Once I get the interior squared away in the GS 350, I want to get the AC system functional. Better to convert to R134? If so, what kit should be used? Any other tips for those of us who would like fuctional AC systems? Thanks!!!
If you can find R12 anywhere, go with that. The AC system is designed for R12 properties and will freeze you out. R134 conversion is ok, the POA valve can be successfully recalibrated and the hoses need to be changed to barrier type hoses, but the system will still function very nicely. I recommend staying away from the cheapo CCOT conversion that eliminates the POA setup because the compressor cycles to control evaporator temp and pressure. It sounds dumb, and the the engine surges every time the compressor clutch turn on or off. The output temp also varies with evaporator variations. Lastly, the clutch face on the A6 compressor isn't very big, and therefore the cycling tends to wear the faces faster than normal. There are plenty of parts and knowledge around to support you!
Where would you get these "barrier style' hoses? I recently installed my AC (70GS) and installed new hoses from the parts place. Are those "barrier" style hoses that you mention? https://www.thepartsplaceinc.com/part/1970/skylark-gs-regal-gn/air-conditioning I've had my POA recalibrated and currently in process of finding a local shop to charge to R134A. Thanks, Nick
I went through mine and converted to R134a, recalibrated my own POA valve, new hoses etc. Couple of pointers: * R12 would be simpler, but getting quality R12 is near impossible (overseas sources are notoriously low-quality not pure R12) * A good R134a system will cool as well as R12, only it'll take 10-30 seconds to make cold air while R12 would do it almost immediately. * Spend the money and get a NEW compressor from a reputable source. The "remanufactured" ones aren't worth the box they come in - period! * Stock condenser will work OK, but really you'll want as big a "True Parallel Flow" condenser as you can possibly fit. R134a wants about a 30% bigger heat loss in the condenser, and a honking big modern design is the way to go. * www.ackits.com is where I've sourced all my AC gear for years, they don't sell or recommend junk. Good people, and their discussion forum is worth searching through.
They don't state one way or the other whether their hose is R134 rated or not. The last set I needed, I took to my local hydraulic store and they replaced the original hose with barrier hose. I was able to retain the original fitting but he crimps were different than original, however, I was ok with that.
I bought 4 cans of R12 & 2 cans of oil. Anyone know if there is an o-ring/ seal kit for stock compressor & components to seal everything up real well? I wouldn't want to lose my costly R12 into the air....

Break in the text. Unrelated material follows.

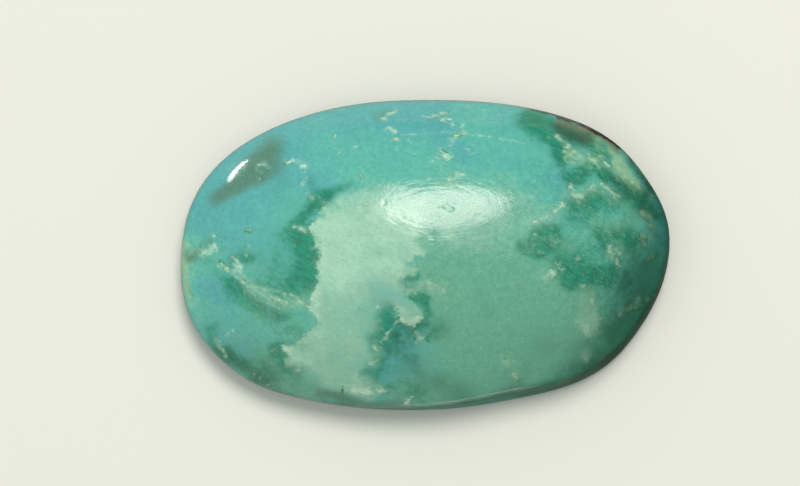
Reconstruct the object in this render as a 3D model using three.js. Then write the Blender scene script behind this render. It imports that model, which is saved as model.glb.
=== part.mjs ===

Most (if not all) hoses sold in the last 20 years is barrier hose. I don't see mention of recalibrating the expansion valve, it needs to be done too. R12 systems also froze-up , I noticed that the early evaporator enclosures (AKA suit case) didn't have thermostats in the to prevent freeze-up, the later do (late 70s). It is possible to get more air flow through the condensor by filling the gaps between the shroud and radiator, radiator and core support and the core support and condensor . There are big gaps in all those areas and there's no way the fan will draw enough air with all that leakage. I use 1/2 black foam pipe insulation to fill those gaps. It also helps to insulate the low side hose going from the POA valve and the compressor to prevent it from picking up heat.
one big word of advice if you are going to use a stock compressor. replace that bearing to the newer style. the old ones sling oil.
the bearing is the seal. a6 ones leak. there is a bearing you can swap out that was used on the later gm ones and it stops that leak. idr the name of the later gm compressor right off. its the shorter one gm trucks used in the 90s. from the factory gm said a small amount of oil leak is normal. that said if you want to not refill it every few years or have pag oil under you hood id swap. pretty simple swap. you do need a tool for the bearings. i found mine for 30 bucks. ebay.